内容はともかく、報道のタイミングが絶妙だった

週刊誌の持ち味は噂の段階から記事にすることである。記事にするかどうかの判断は、真偽よりも面白いかどうかを優先する。

これは、ウソを書いたり、捏造したりするということではない。今すぐに裏は取れないが、話してくれた人物への信頼性、その情報が信じるに足り得るかどうかを吟味し、やれるとなれば躊躇しないということである。

FLASHは、「“死に体”安倍内閣を追撃……永田町に広まる『首相吐血』情報」とタイトルを打ち、こう書き出している。

「《安倍総理が、7月6日に首相執務室で吐血した――》
いま、永田町をこんな情報が走っている。安倍晋三首相(65)の体調は、いったいどうなっているのか」

情報が走っているだけで、週刊誌お得意の永田町関係者や官邸筋の話も何もない。一見、週刊誌とはいえ、あまりにも裏付けのない与太話に思える。

だが、発売の時期が絶妙なのである。ほとんどの週刊誌が夏休みの合併号で、週刊文春、週刊新潮も発売はFLASHの2日後だから、この情報については1行も触れられていない。

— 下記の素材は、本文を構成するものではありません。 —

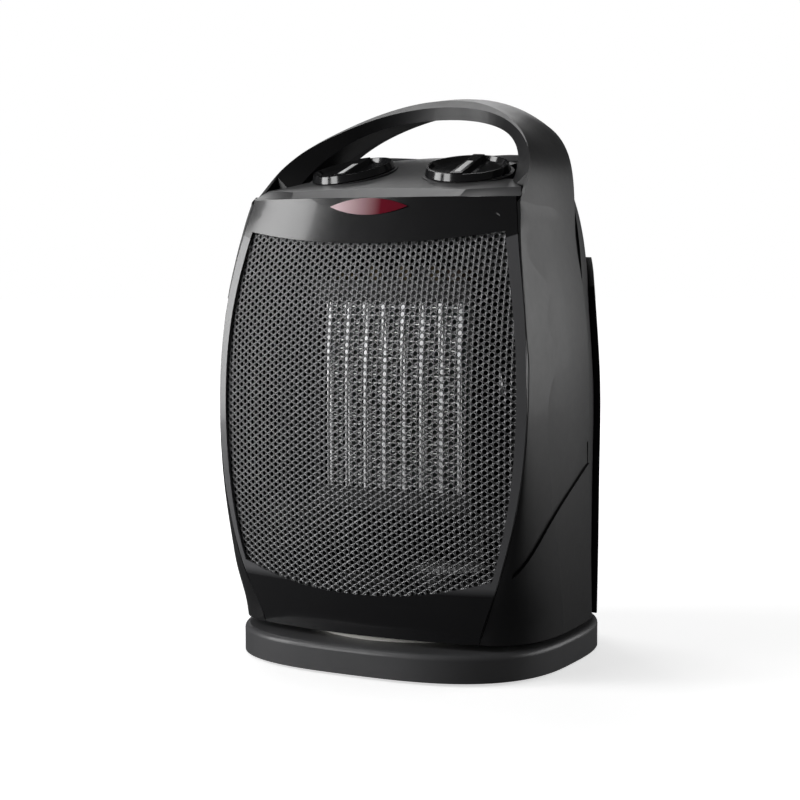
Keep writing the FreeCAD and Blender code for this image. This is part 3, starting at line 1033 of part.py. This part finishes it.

安倍首相吐血情報は、どこも追いかけるところもなく、静かに広がっていったのである。

今はネットの時代だから、紙で出さなくてもオンライン版でやるところもあるのではないか。そう考えて、文春オンライン、デイリー新潮、Newsポストセブンを覗いてみたが、私が見た限りではどこもやっていなかった。

甘利氏の「休んでもらいたい」発言の後、病院へ

リークした人間がFLASHという媒体を選んだのも、掲載された時期も“絶妙”だったと、私は考える。

一国のリーダーの健康問題は、特定秘密保護法に指定されてもおかしくない最重要機密である。知る人間は限られている。リークしたことがバレれば、無事では済まないかもしれない。慎重に考えた末、出ても大きな騒動にならない媒体を選んだのではないか。

では、リークした側の意図はなにか? それは後で触れるとして、報道後の動きを見ていこう。

FLASHの「吐血報道」について会見で質問された菅義偉官房長官は、「私は連日お会いしているが、淡々と職務に専念をしている。まったく問題ないと思っている」と回答した。だが、記事については否定も、FLASH側に抗議するともいわなかった。

さらに8月16日、安倍の側近である甘利明税制調査会長が『日曜報道 THE PRIME』(フジテレビ)に出演して、「(安倍首相に=筆者注)ちょっと休んでもらいたい。責任感が強く、自分が休むことは罪だとの意識まで持っている」「数日でもいいから強制的に休ませなければならない」と発言した。

他の自民党議員からも、安倍の体調を心配する声が出てきた。

そして8月17日、突然、安倍は定期検査だとして、主治医のいる慶應大学病院に入ったから、騒ぎはさらに大きくなった。半年に1回は診てもらっているというが、前回は6月。わずか2カ月での検診が吐血情報にさらなる信憑性を与えたのである。